Start at the line containing "What OpenSCAD source" and stop at the line containing "the whole footprint."; copy those lines exactly, both ends included, and no others.

** START OF Exercise input **

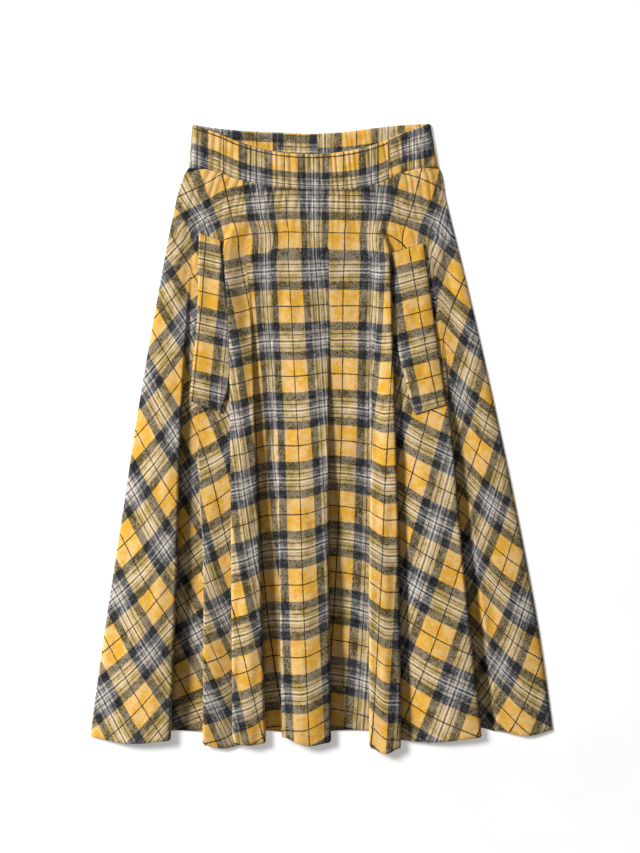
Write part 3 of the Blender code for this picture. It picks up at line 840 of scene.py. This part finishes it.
band = {
    "topLeft": -0.1690,
    "topRight": 0.1408,
    "endRise": 0.0012,
    "endReach": 0.016,
    "mouthRise": 0.0016,
    "puff": 0.0004,
    "centreBack": -0.006,
    "stepsPerGather": 9,
    "turnSteps": 16,
    "rows": 12,
    "join": 0.0862,  # a join in the front run, where the check jumps
    "joinHalf": 0.0005,
    "backJoin": -0.0576,
    "seamPast": -0.07,  # the check's count down, at the seam and at the top, left of the join and past it
    "top": -0.035,
    "topPast": -0.77,
    "stretch": 0.05,  # repeats by which the elastic draws the check up in mid band
    "backLine": 0.0446,  # where the back run's fourth line stands, and the repeat there
    "backLineCount": 4,
    "backRepeat": 0.0819,
    "backDrop": 0.0008,  # from the top edge down to the navy
    "backDropRight": 0.0172,
    "turnGain": 0.345,  # repeats that the check gains round the left side
    "turnStart": -0.1725,
    "turnReach": 0.025,
    "flat": (0.88, 0.054),
    "area": 0.0470,
}
bandSeam = namedtuple("bandSeam", "x q")
bandSeams = [bandSeam(-0.1719, 0.75), bandSeam(-0.1446, 0.65), bandSeam(-0.1070, 0.58)]
bandLine = namedtuple("bandLine", "x p")
bandLines = [
    bandLine(-0.1719, -1.52),
    bandLine(-0.1283, -1.00),
    bandLine(-0.0854, -0.50),
    bandLine(-0.0490, 0.00),
    bandLine(-0.0113, 0.50),
    bandLine(0.0277, 1.00),
    bandLine(0.0472, 1.231),
    bandLine(0.0570, 1.355),
    bandLine(0.0640, 1.50),
    bandLine(0.0710, 1.645),
    bandLine(0.0738, 1.769),
    bandLine(0.0862, 2.00),
    bandLine(0.1031, 2.231),
    bandLine(0.1102, 2.355),
    bandLine(0.1190, 2.50),
    bandLine(0.1317, 2.645),
    bandLine(0.1421, 2.769),
    bandLine(0.1470, 2.79),
]
# the back run is of three lengths, so its check jumps twice
bandBackLines = [
    bandLine(-0.1433, -2.645),
    bandLine(-0.1173, -2.355),
    bandLine(-0.1043, -2.231),
    bandLine(-0.0848, -2.00),
    bandLine(-0.0646, -1.769),
    bandLine(-0.0580, -1.66),
    bandLine(-0.0572, -1.34),
    bandLine(-0.0503, -1.231),
    bandLine(-0.0341, -1.00),
    bandLine(-0.0172, -0.769),
    bandLine(-0.0060, -0.645),
]


def bandFrontGrain(x, row):
    past = smooth((x - band["join"] + band["joinHalf"]) / (2 * band["joinHalf"]))
    seam = mix(straight(bandSeams, "x", "q", x), band["seamPast"], past)
    top = mix(band["top"], band["topPast"], past)
    stretched = band["stretch"] * np.sin(math.pi * row) * (1 - past)
    return straight(bandLines, "x", "p", x), mix(seam, top, row) - stretched


def bandBackGrain(x, y):
    right = x > band["centreBack"]
    left = x < band["backJoin"]
    counted = band["backLineCount"] - (x - band["backLine"]) / band["backRepeat"]
    p = np.where(right, counted, straight(bandBackLines, "x", "p", x))
    down = waist(x, "backTop") - y
    rising = flannel["navyEnd"] - (down - band["backDrop"]) / flannel["repeat"]
    falling = down - np.where(right, band["backDropRight"], band["backDrop"])
    q = np.where(left, rising, flannel["yellowHalf"] + falling / flannel["repeat"])
    return p + band["turnGain"] * (1 - smooth((x - band["turnStart"]) / band["turnReach"])), q


def bandStations():
    # the way round the band from centre back: along the back, round the right side, along the front and home
    perRun = gathers["perRun"] * band["stepsPerGather"]
    centre = (band["centreBack"] - sideRows[0].left) / (sideRows[0].right - sideRows[0].left)
    rightSteps = round(perRun * (1 - centre))
    leftSteps = perRun - rightSteps
    stations = [("back", mix(centre, 1, j / rightSteps)) for j in range(rightSteps)]
    stations += [("rightTurn", j / band["turnSteps"]) for j in range(band["turnSteps"])]
    stations += [("front", 1 - j / perRun) for j in range(perRun)]
    stations += [("leftTurn", j / band["turnSteps"]) for j in range(band["turnSteps"])]
    return stations + [("back", centre * j / leftSteps) for j in range(leftSteps + 1)]


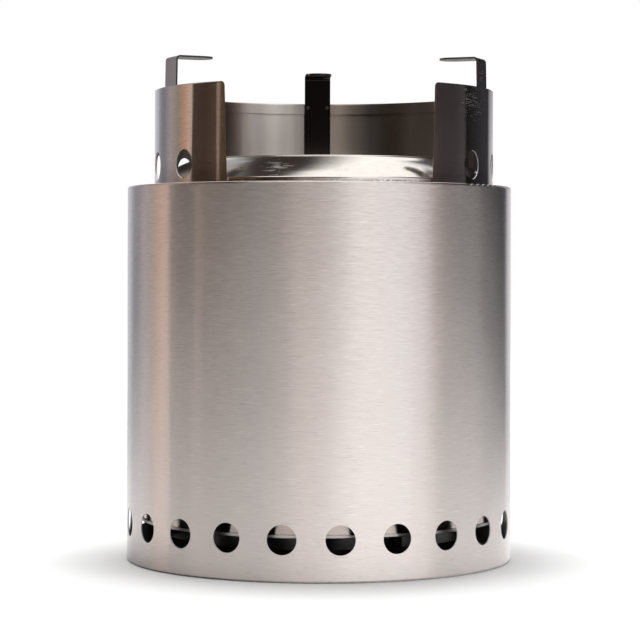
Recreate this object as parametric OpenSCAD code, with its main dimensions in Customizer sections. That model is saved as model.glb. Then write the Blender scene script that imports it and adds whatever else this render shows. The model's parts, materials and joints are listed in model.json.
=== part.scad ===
// Twig stove: a double-walled steel burner with a lift-off pot ring.
// The origin is the centre of the foot on the floor, with +Z up.
// The feed mouth of the pot ring faces -Y. All sizes are in millimetres.

/* [Body] */
// Outside diameter of the body
body_d = 177.8; // [150:0.1:210]
// Height of the body, from the floor to the crest of its rim
body_h = 171.8; // [140:0.1:220]
// Thickness of the sheet that the body and the pot ring are made of
sheet = 0.5; // [0.3:0.05:0.7]
// Width of the rounded bead that finishes the rim
bead_w = 2.2; // [1.8:0.1:4]
// Outer bend radius where the body wall turns in at the floor
foot_bend = 1; // [0.8:0.1:3]
// Width of the flat ring that the body stands on
foot_flange = 5; // [3:0.5:10]
// How far the base plate is raised inside the foot
base_lift = 3; // [1:0.5:6]

/* [Vent holes] */
// Diameter of the air holes round the foot
vent_d = 13; // [8:0.5:15]
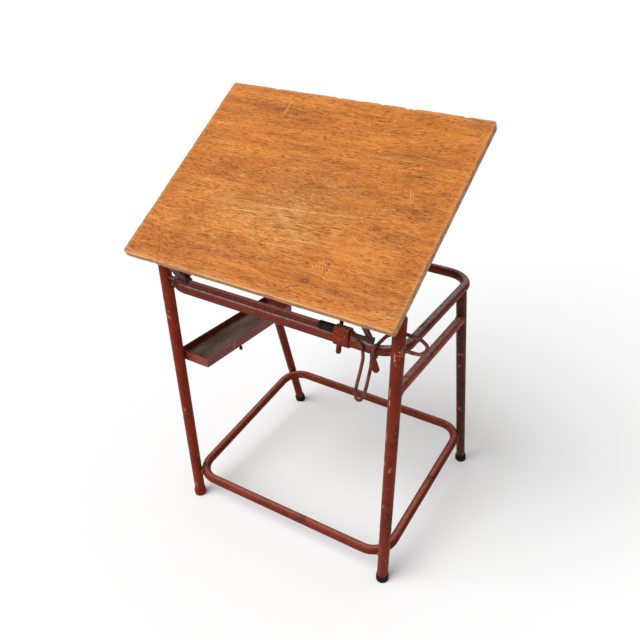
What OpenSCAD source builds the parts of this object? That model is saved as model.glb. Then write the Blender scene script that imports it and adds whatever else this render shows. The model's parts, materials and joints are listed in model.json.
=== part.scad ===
// Portable drawing board: a tilting wooden board on a four-legged tubular steel stand.
// Millimetres, +Z up. The front, where the user sits, faces -Y. The origin is on the
// floor, at the middle of the whole footprint.

/* [Board] */
// Width of the board
board_w = 693; // [640:1:720]
// Depth of the board along its slope
board_d = 533.7; // [480:0.1:560]
// Thickness of the board
board_t = 18; // [15:1:24]
// Tilt of the board in the stored pose, in degrees above horizontal
board_tilt = 32.4; // [10:0.1:60]
// How far the board's middle sits to the left of the stand's middle
board_offset = 21.3; // [0:0.1:26]
// Gap along the board's normal from the tilt axis to its underside
board_lift = 78; // [78:0.5:84]
// How far the board's front edge hangs below the foot of that normal
board_overhang = 13.7; // [8:0.1:20]
// Radius of the board's well kept corners
corner_small = 7; // [3:1:12]
// Radius of the board's worn back right corner
corner_worn = 10; // [8:1:30]

/* [Stand] */
// Distance between the left and right leg axes
leg_span = 617; // [600:1:640]
// Distance between the front and back leg axes on the floor
stance_depth = 547; // [530:1:560]
// How far the stand's middle lies behind the origin
stance_mid_y = 24; // [20:0.1:28]
// Outer diameter of the front legs
front_leg_d = 29; // [28:0.5:30]
// Outer diameter of the back legs
back_leg_d = 26; // [25:0.5:27]
// Height of the front leg tubes
front_leg_h = 790; // [780:1:792]
// Forward rake of the back legs, in degrees
leg_rake = 16.33; // [15:0.01:17]
// Wall thickness of every tube
tube_wall = 2; // [1.5:0.1:2.5]

/* [Loops] */
// Bend radius of the loops' corners
bend_r = 60; // [55:1:65]
// Outer diameter of the upper loop
upper_d = 23; // [22:0.5:23]
// Height of the upper loop's axis
upper_z = 699.5; // [699:0.1:700]
// Distance between the upper loop's front and back rail axes
upper_depth = 414.4; // [400:0.1:430]
// Outer diameter of the lower loop
lower_d = 25; // [24:0.5:26]
// Height of the lower loop at the front legs
lower_z = 84; // [70:1:100]
// Slope of the lower loop, in degrees, rising to the back
lower_tilt = 7.5; // [6:0.1:9]
// Outer diameter of the single side rail on the right
side_rail_d = 24; // [22:0.5:25]
// Height of that side rail
side_rail_z = 606.6; // [560:1:640]

/* [Tilt axis] */
// Height of the tilt axis
axis_z = 719.4; // [719.4:0.1:721]
// Outer diameter of the tilt tube
tilt_tube_d = 16; // [15:0.1:16]
// Diameter of the left pivot pin
pivot_d = 10; // [8:1:10]
// Diameter of the tilt shaft at the right
shaft_d = 9; // [8:0.5:9]
// Running clearance between a shaft and its bore, on the radius
run_fit = 0.05; // [0.02:0.01:0.1]

/* [Tray] */
// Outer width of the tray
tray_w = 96; // [80:1:100]
// Outer height of the tray
tray_h = 24; // [20:1:30]
// Height of the tray's rim at the front leg
tray_z = 501; // [480:1:520]
// Slope of the tray, in degrees, falling to the back
tray_tilt = 2.7; // [0:0.1:4]
// Thickness of the tray's sheet metal
sheet_t = 1.5; // [1:0.1:2]

/* [Release wire] */
// Diameter of the bent wire
wire_d = 7.6; // [6:0.1:7.8]
// Diameter of its journal in the right front leg
journal_d = 8; // [7:0.5:8]

/* [Hidden] */
$fn = 48;
overlap = 1;
colour_paint = [0.45, 0.17, 0.13];
colour_dark = [0.16, 0.1, 0.09];
colour_wood = [0.8, 0.5, 0.24];
colour_steel = [0.6, 0.58, 0.56];
colour_black = [0.06, 0.06, 0.06];

leg_x = leg_span / 2;
front_y = stance_mid_y - stance_depth / 2;
back_y = stance_mid_y + stance_depth / 2;

// Rounded values keep pieces that meet end to end exactly in line.
function hundredth(value) = round(100 * value) / 100;

// Corners of a loop nest against the inner side of a leg, and the weld bites in a little.
weld_bite = 0.25;
upper_reach = bend_r + (upper_d + front_leg_d) / 2 - weld_bite;
upper_inset = hundredth(upper_reach / sqrt(2) - bend_r);
upper_half_w = leg_x - upper_inset;
upper_front_y = front_y + upper_inset;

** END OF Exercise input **

Task output -
What OpenSCAD source builds the parts of this object? That model is saved as model.glb. Then write the Blender scene script that imports it and adds whatever else this render shows. The model's parts, materials and joints are listed in model.json.
=== part.scad ===
// Portable drawing board: a tilting wooden board on a four-legged tubular steel stand.
// Millimetres, +Z up. The front, where the user sits, faces -Y. The origin is on the
// floor, at the middle of the whole footprint.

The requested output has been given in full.